Typical way of expressing large number is astronomical figures. Certainly in astronomy, long long time or distance of tens of thousand light-years or even billion light-years is often used. But the numbers appearing in recent newspapers concerning economic recovery policy is much larger than those figures said above such as trillions yen. Common people just cannot imagine how large this number of ten trillions yen is. Ten trillions is the number of thirteen zeros after one. If you make bundles of money amounting ten trillion yen by ten thousand yen note and count them night and day (suppose counting a note takes one second and counting all day through without sleeping), you need thirty years to count them out. What a huge amount of money! From now on, we’d better call large number “financial figures” rather than “astronomical figures”.
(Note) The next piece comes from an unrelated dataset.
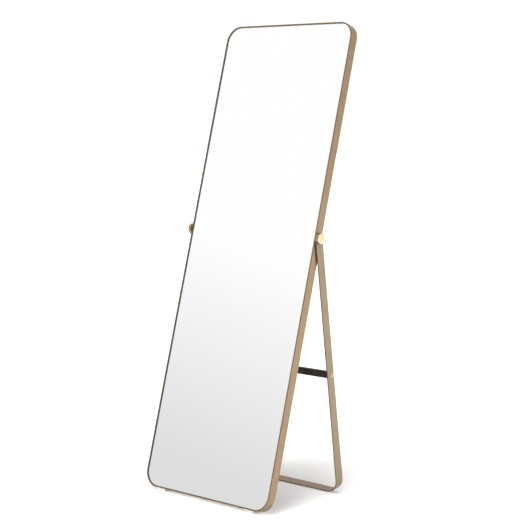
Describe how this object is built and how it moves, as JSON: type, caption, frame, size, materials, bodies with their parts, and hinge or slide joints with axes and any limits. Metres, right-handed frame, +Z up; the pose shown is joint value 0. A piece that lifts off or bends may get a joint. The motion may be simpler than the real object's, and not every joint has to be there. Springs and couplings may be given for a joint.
{
  "type": "cheval floor mirror",
  "caption": "Full-length floor mirror with round corners in a thin metal band, leaning back on a folding U-shaped leg with clamp knobs.",
  "frame": {"origin": "on the floor, under the middle of the standing mirror's bounding box", "axes": "+Z up, the glass faces -Y, +X to the right of a person who faces the mirror"},
  "size_m": [0.5912, 0.4746, 1.5998],
  "materials": {
    "frame_band": "satin",
    "leg_bar": "satin",
    "knob_brass": "polished",
    "insert_brass": "machined",
    "plain_steel": "zinc plated",
    "silvered_glass": "polished",
    "foam_tape": "matte",
    "batten_wood": "sawn",
    "hardboard": "matte",
    "bumper_rubber": "matte",
    "foot_pad": "matte",
    "black_paint": "satin",
    "black_plastic": "matte",
    "bush_nylon": "matte"
  },
  "bodies": {
    "mirror": {"frame": "frame_band", "frame_splice": "plain_steel", "splice_screws": "plain_steel", "glazing_strip": "foam_tape", "mirror_glass": "silvered_glass", "batten_left": "batten_wood", "batten_right": "batten_wood", "batten_top": "batten_wood", "batten_bottom": "batten_wood", "batten_middle": "batten_wood", "corner_blocks": "batten_wood", "back_board": "hardboard", "board_screws": "plain_steel", "hinge_insert_left": "insert_brass", "hinge_insert_right": "insert_brass", "stop_pin_left": "plain_steel", "stop_pin_right": "plain_steel", "frame_foot_left": "foot_pad", "frame_foot_right": "foot_pad", "frame_foot_screws": "plain_steel"},
    "leg": {"leg_frame": "leg_bar", "crossbar": "black_paint", "crossbar_plug_left": "black_plastic", "crossbar_plug_right": "black_plastic", "crossbar_bolt_left": "leg_bar", "crossbar_bolt_right": "leg_bar", "crossbar_bumpers": "bumper_rubber", "bumper_screws": "plain_steel", "leg_bush_left": "bush_nylon", "leg_bush_right": "bush_nylon", "leg_foot_left": "foot_pad", "leg_foot_right": "foot_pad", "leg_foot_screws": "plain_steel"},
    "knob_left": {"clamp_knob_left": "knob_brass", "knob_stud_left": "plain_steel", "knob_washer_left": "plain_steel"},
    "knob_right": {"clamp_knob_right": "knob_brass", "knob_stud_right": "plain_steel", "knob_washer_right": "plain_steel"}
  },
  "joints": [
    {"name": "leg_fold", "type": "hinge", "parent": "mirror", "child": "leg", "pos_m": [0, 0.02133, 0.88529], "axis": [-1, 0, 0], "range_deg": [0, 21.21]},
    {"name": "knob_left_turn", "type": "hinge", "parent": "mirror", "child": "knob_left", "pos_m": [-0.2965, 0.02133, 0.88529], "axis": [-1, 0, 0], "range_deg": [0, 270]},
    {"name": "knob_right_turn", "type": "hinge", "parent": "mirror", "child": "knob_right", "pos_m": [0.2965, 0.02133, 0.88529], "axis": [1, 0, 0], "range_deg": [0, 270]}
  ]
}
They say recent economic situation is the biggest economic crunch in a hundred years, but how could we understand it? As I’ve been working in scientific field in my career life up to now, I’m quite at a loss in understanding why this kind of situation happens and what solution would be there, although I understand at least that the world around us is having bad economic times. Mass media of newspapers and TVs reports controversial discussions if or not the government economic policies are effectively valid, but I just cannot judge how valid the report itself is.

What I learned about economy in my primary school is only a primitive lesson; “price is determined by the balance between demand and supply”. It seems to me that national economic activities are determined by the very complicated interactions among people in every sphere of every kind of human activities. Today’s economic climate seems to be caused as a result of complicated chain reactions like “when wind blows, coopers make money.” I cannot understand with my poor primitive economic knowledge what those economic chain reactions are. I think I’m disqualified as a member of society.

I can firmly say that mathematics and physics are fundamentally important to understand the modern world, but it seems to me that basic economic knowledge is equally important as scientific knowledge in understanding human society from now. I think it might be necessary to teach quantitative economics in a way easily understandable as a basic education to understand modern human society in a classroom of social science at high school. It may be absolutely helpful in improving our future society, if we are armed with the knowledge of fundamental economic doctrine affecting human social activities and its actual system.

I’ve been having a thought from earlier time that it is very important for politicians to learn basic science, but I have now renewed my thought a little bit that it may be also important for general public and politicians as well to learn fundamental economics. This is my impression at the end of a year having the biggest economic crisis in a hundred years.

I wish you all to have “A HAPPY NEW YEAR” not to be disturbed by the financial figures.